Ces terminaux, bourrés de technologie et gourmands en minerais rares, représentent jusqu’à 80 % de la facture verte du numérique, qui est responsable d’environ 4 % des émissions mondiales à effet de serre. Une part qui pourrait doubler d’ici à 2040.
Mesurer et comparer l’empreinte carbone
«Si l’on dispose d’une image claire des impacts du numérique au niveau global, il est très difficile de descendre avec précision à une échelle plus fine, car les réseaux numériques sont complexes et mondialisés. Et un smartphone sert à bien d’autres choses que lire un journal, souligne Éric Vidalenc (1), économiste à l’Agence de la transition écologique (Ademe). Alors que, en face, on a des filières qui connaissent bien leurs flux de matières et ressources. » Un « gros projet d’analyse et de comparaison des différents services numériques versus leur version matérielle ou analogique » est toutefois en cours à l’Ademe dans la perspective de l’arrivée de la 5G.
« La force de l’imprimé par rapport au numérique est que l’on sait mesurer son empreinte carbone », insiste Benoît Moreau, qui a développé une méthodologie pour la quantifier. Sa société Ecograph a ainsi calculé qu’un quotidien régional émettait au numéro, en moyenne, 200 grammes d’équivalent CO2 sur son cycle de vie, soit l’envoi d’une dizaine de courriels. De l’autre côté de l’Atlantique, une étude similaire a évalué l’impact sur l’environnement du National Geographic à 820 grammes d’équivalent CO2 par exemplaire, soit ce que parcourt une voiture sur trois kilomètres.
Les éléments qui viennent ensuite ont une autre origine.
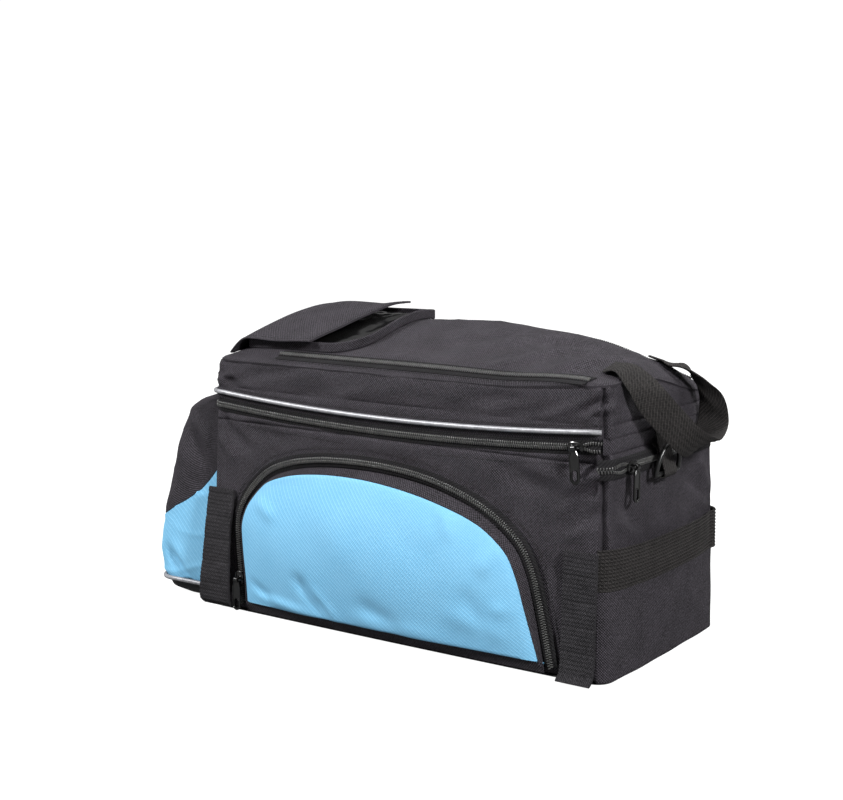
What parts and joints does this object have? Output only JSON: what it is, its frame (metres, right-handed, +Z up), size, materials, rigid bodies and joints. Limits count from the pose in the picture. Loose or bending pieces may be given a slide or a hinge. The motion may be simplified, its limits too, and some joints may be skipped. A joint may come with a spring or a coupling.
{
  "type": "bicycle rack bag",
  "caption": "Soft zipped rack bag with arch side pockets, rounded end pocket, flap pocket on the lid, carrying strap and hook-and-loop straps.",
  "frame": {"origin": "middle of the base panel, on the surface that the bag stands on", "axes": "+X along the bag towards the end with the carrying strap, -Y out of the front long side, +Z up"},
  "size_m": [0.4978, 0.2394, 0.2599],
  "materials": {
    "black_cloth": "black woven polyester with a fine grain, slightly faded",
    "blue_cloth": "sky-blue woven polyester with a visible diagonal weave",
    "coated_cloth": "black cloth with a smooth waterproof coating",
    "reflective_edging": "silver-grey reflective edging",
    "zip_tape": "black zip tape with a black coil",
    "webbing": "ribbed black webbing and elastic",
    "hook_and_loop": "black hook-and-loop strap",
    "black_metal": "glossy black enamelled metal",
    "black_plastic": "moulded black plastic",
    "clear_vinyl": "clear flexible vinyl"
  },
  "bodies": {
    "bag": {"main_body": "black_cloth", "lid_hinge_strip": "black_cloth", "lid_band": "black_cloth", "lid_top": "black_cloth", "front_pocket_border": "black_cloth", "back_pocket_border": "black_cloth", "end_pocket_top": "black_cloth", "end_pouch": "black_cloth", "flap_pocket_rim": "black_cloth", "flap": "black_cloth", "front_pocket_panel": "blue_cloth", "back_pocket_panel": "blue_cloth", "end_pocket_panel": "blue_cloth", "base_panel": "coated_cloth", "end_pocket_base": "coated_cloth", "reflective_piping": "reflective_edging", "end_pocket_piping": "reflective_edging", "main_zip": "zip_tape", "top_zip_front": "zip_tape", "top_zip_back": "zip_tape", "front_pocket_zip": "zip_tape", "back_pocket_zip": "zip_tape", "end_zip": "zip_tape", "elastic_band": "webbing", "d_ring_tab": "webbing", "carrying_strap": "webbing", "front_right_strap": "hook_and_loop", "front_left_strap": "hook_and_loop", "back_right_strap": "hook_and_loop", "back_left_strap": "hook_and_loop", "main_zip_slider": "black_metal", "front_pocket_slider": "black_metal", "back_pocket_slider": "black_metal", "end_zip_slider": "black_metal", "flap_pocket_window": "clear_vinyl"},
    "main_pull": {"main_zip_pull": "black_metal"},
    "end_pull": {"end_zip_pull": "black_metal"},
    "front_pocket_pull_body": {"front_pocket_pull": "black_metal"},
    "back_pocket_pull_body": {"back_pocket_pull": "black_metal"},
    "carry_ring": {"d_ring": "black_plastic"}
  },
  "joints": [
    {"name": "main_pull_swing", "type": "hinge", "parent": "bag", "child": "main_pull", "pos_m": [0.16611, -0.09797, 0.17577], "axis": [-0.9971, -0.0167, -0.0743], "range_deg": [0, 115]},
    {"name": "end_pull_swing", "type": "hinge", "parent": "bag", "child": "end_pull", "pos_m": [0.19943, -0.06225, 0.16], "axis": [-0.0283, -0.9996, 0], "range_deg": [0, 115]},
    {"name": "front_pocket_pull_swing", "type": "hinge", "parent": "bag", "child": "front_pocket_pull_body", "pos_m": [-0.15433, -0.10425, 0.03], "axis": [-1, 0, 0], "range_deg": [0, 115]},
    {"name": "back_pocket_pull_swing", "type": "hinge", "parent": "bag", "child": "back_pocket_pull_body", "pos_m": [-0.15433, 0.10425, 0.03], "axis": [1, 0, 0], "range_deg": [0, 115]},
    {"name": "carry_ring_swing", "type": "hinge", "parent": "bag", "child": "carry_ring", "pos_m": [0.20064, -0.015, 0.149], "axis": [0, 1, 0], "range_deg": [-8, 10]}
  ]
}
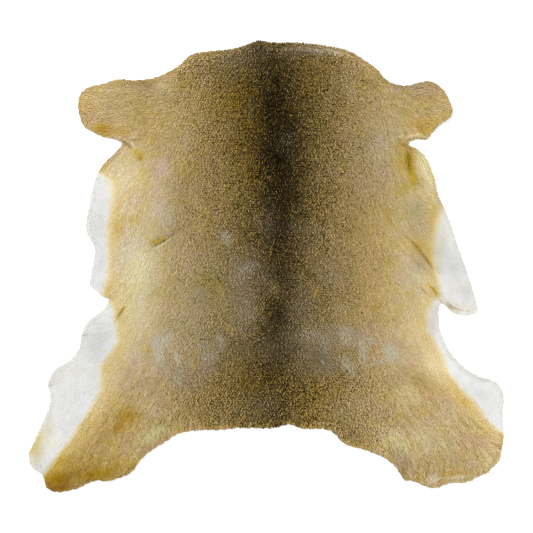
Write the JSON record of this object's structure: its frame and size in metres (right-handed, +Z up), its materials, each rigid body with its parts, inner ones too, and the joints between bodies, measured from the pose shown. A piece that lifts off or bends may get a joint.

Comment la presse papier évolue
Disposer d’un outil de mesure permet aussi d’agir. C’est l’objectif de la « calculette carbone » développée par Ecograph pour le groupe Bayard (auquel appartient La Croix L’Hebdo), pressé par ses lecteurs de la presse jeunesse de montrer patte verte. « Cet instrument nous permet de comparer les pratiques ou de rapprocher les centres de production, relève Nicolas Mathieu, le directeur industriel du groupe de presse. Notre bilan carbone provient en grande partie de la production de l’imprimé. Mais beaucoup d’efforts ont été accomplis. La production papier, issue de forêts labellisées, contribue davantage à développer les forêts qu’à les détruire. La plupart des papetiers réutilisent une partie de l’eau. Le papier de La Croix quotidien vient ainsi de l’usine vosgienne de Golbey (le papier de L’Hebdo, lui aussi, provient de forêts gérées durablement), mais des progrès restent à faire au niveau des transports, encore souvent au diesel », détaille-t-il.
La loi sur l’économie circulaire a par ailleurs programmé au 1er janvier 2022 l’interdiction du plastique emballant la presse et l’utilisation de certaines encres. Les éditeurs de presse, dont le groupe Bayard, travaillent à des solutions alternatives : blisters à partir de fibre de cellulose, suppression totale de l’emballage ou enveloppes papier (2). La loi a aussi fixé des objectifs de recyclage. « 95 % du papier d’un quotidien est déjà recyclé en moyenne sept fois, mais les magazines devront eux encore progresser », note Philippe Chantepie, coauteur d’un rapport sur la mise en œuvre de cette loi (3).
« L’imprimé comme le numérique doivent être plus sobres, mais la vraie question est celle de l’efficacité : quel mode d’information va le mieux vous faire lire ? », remarque Benoît Moreau, d’Ecograph. Acheter un journal papier, c’est aussi soutenir la chaîne de valeurs et les emplois au sein d’une filière. C’est également davantage contribuer à la viabilité économique d’un journal, l’essentiel des recettes d’un titre de presse provenant encore de l’imprimé.
(1) Pour une écologie numérique, Les petits matins, 14 €.
(2) Certains magazines de la presse jeunesse Bayard testent déjà ces enveloppes en papier.
(3) Coauteur, avec Alain Le Diberder, de Économie des industries culturelles, La Découverte, 10 €.